## Exercise aim
Each line below should be quoted exactly, please.

******************************

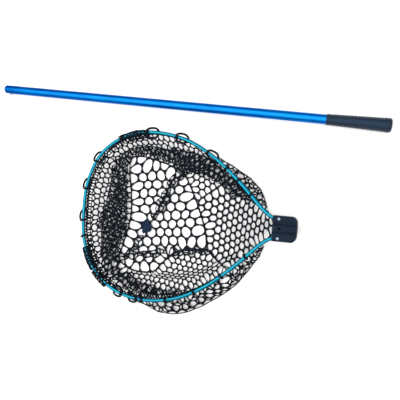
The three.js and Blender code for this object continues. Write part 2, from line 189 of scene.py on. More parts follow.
def moulded(add, colour, paleColour, grainMm, rough, depth=0.08, shine=0.25, paintedSkyTint="#ffffff"):
    # Injection-moulded plastic or rubber: the tool's spark-eroded texture shows as a fine grain,
    # and handling leaves slightly paler, smoother patches.
    place = add("ShaderNodeTexCoord", {}, "Object")
    patches = add("ShaderNodeTexNoise", {
        "Vector": place, "Scale": 1 / (22 * mm), "Detail": 4, "Roughness": 0.6})
    grain = add("ShaderNodeTexNoise", {
        "Vector": place, "Scale": 1 / (grainMm * mm), "Detail": 3, "Roughness": 0.6})
    share = add("ShaderNodeMapRange", {"Value": patches, "From Min": 0.35, "From Max": 0.75})
    blend = add("ShaderNodeMixRGB", {
        "Fac": share, "Color1": linear(colour), "Color2": linear(paleColour)})
    roughness = add("ShaderNodeMapRange", {
        "Value": patches, "From Min": 0.3, "From Max": 0.7,
        "To Min": rough - 0.07, "To Max": rough + 0.07})
    bump = add("ShaderNodeBump", {"Height": grain, "Strength": 0.35, "Distance": depth * mm})
    # The reflection tint is the last argument; a bluish one is painted reflection of a blue sky that the
    # white studio doesn't have.
    return add("ShaderNodeBsdfPrincipled", {
        "Base Color": blend, "Roughness": roughness, "IOR": 1.5, "Specular IOR Level": shine,
        "Specular Tint": linear(paintedSkyTint), "Normal": bump})


def plated(add, colour, rough):
    # Turned and plated steel: bright, with fine marks left by the tool and the driver.
    place = add("ShaderNodeTexCoord", {}, "Object")
    marks = add("ShaderNodeTexNoise", {
        "Vector": place, "Scale": 1 / (0.8 * mm), "Detail": 4, "Roughness": 0.7})
    roughness = add("ShaderNodeMapRange", {
        "Value": marks, "From Min": 0.3, "From Max": 0.7,
        "To Min": rough - 0.06, "To Max": rough + 0.1})
    bump = add("ShaderNodeBump", {"Height": marks, "Strength": 0.15, "Distance": 0.04 * mm})
    return add("ShaderNodeBsdfPrincipled", {
        "Base Color": linear(colour), "Metallic": 1, "Roughness": roughness, "Normal": bump})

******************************

## Exercise result
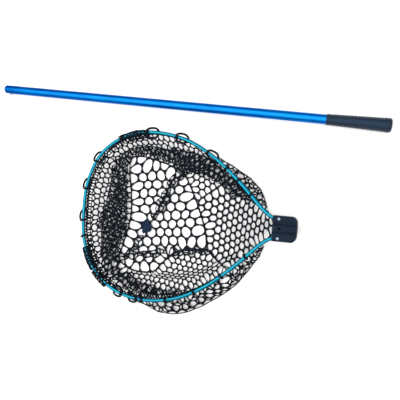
The three.js and Blender code for this object continues. Write part 2, from line 189 of scene.py on. More parts follow.
def moulded(add, colour, paleColour, grainMm, rough, depth=0.08, shine=0.25, paintedSkyTint="#ffffff"):
    # Injection-moulded plastic or rubber: the tool's spark-eroded texture shows as a fine grain,
    # and handling leaves slightly paler, smoother patches.
    place = add("ShaderNodeTexCoord", {}, "Object")
    patches = add("ShaderNodeTexNoise", {
        "Vector": place, "Scale": 1 / (22 * mm), "Detail": 4, "Roughness": 0.6})
    grain = add("ShaderNodeTexNoise", {
        "Vector": place, "Scale": 1 / (grainMm * mm), "Detail": 3, "Roughness": 0.6})
    share = add("ShaderNodeMapRange", {"Value": patches, "From Min": 0.35, "From Max": 0.75})
    blend = add("ShaderNodeMixRGB", {
        "Fac": share, "Color1": linear(colour), "Color2": linear(paleColour)})
    roughness = add("ShaderNodeMapRange", {
        "Value": patches, "From Min": 0.3, "From Max": 0.7,
        "To Min": rough - 0.07, "To Max": rough + 0.07})
    bump = add("ShaderNodeBump", {"Height": grain, "Strength": 0.35, "Distance": depth * mm})
    # The reflection tint is the last argument; a bluish one is painted reflection of a blue sky that the
    # white studio doesn't have.
    return add("ShaderNodeBsdfPrincipled", {
        "Base Color": blend, "Roughness": roughness, "IOR": 1.5, "Specular IOR Level": shine,
        "Specular Tint": linear(paintedSkyTint), "Normal": bump})


def plated(add, colour, rough):
    # Turned and plated steel: bright, with fine marks left by the tool and the driver.
    place = add("ShaderNodeTexCoord", {}, "Object")
    marks = add("ShaderNodeTexNoise", {
        "Vector": place, "Scale": 1 / (0.8 * mm), "Detail": 4, "Roughness": 0.7})
    roughness = add("ShaderNodeMapRange", {
        "Value": marks, "From Min": 0.3, "From Max": 0.7,
        "To Min": rough - 0.06, "To Max": rough + 0.1})
    bump = add("ShaderNodeBump", {"Height": marks, "Strength": 0.15, "Distance": 0.04 * mm})
    return add("ShaderNodeBsdfPrincipled", {
        "Base Color": linear(colour), "Metallic": 1, "Roughness": roughness, "Normal": bump})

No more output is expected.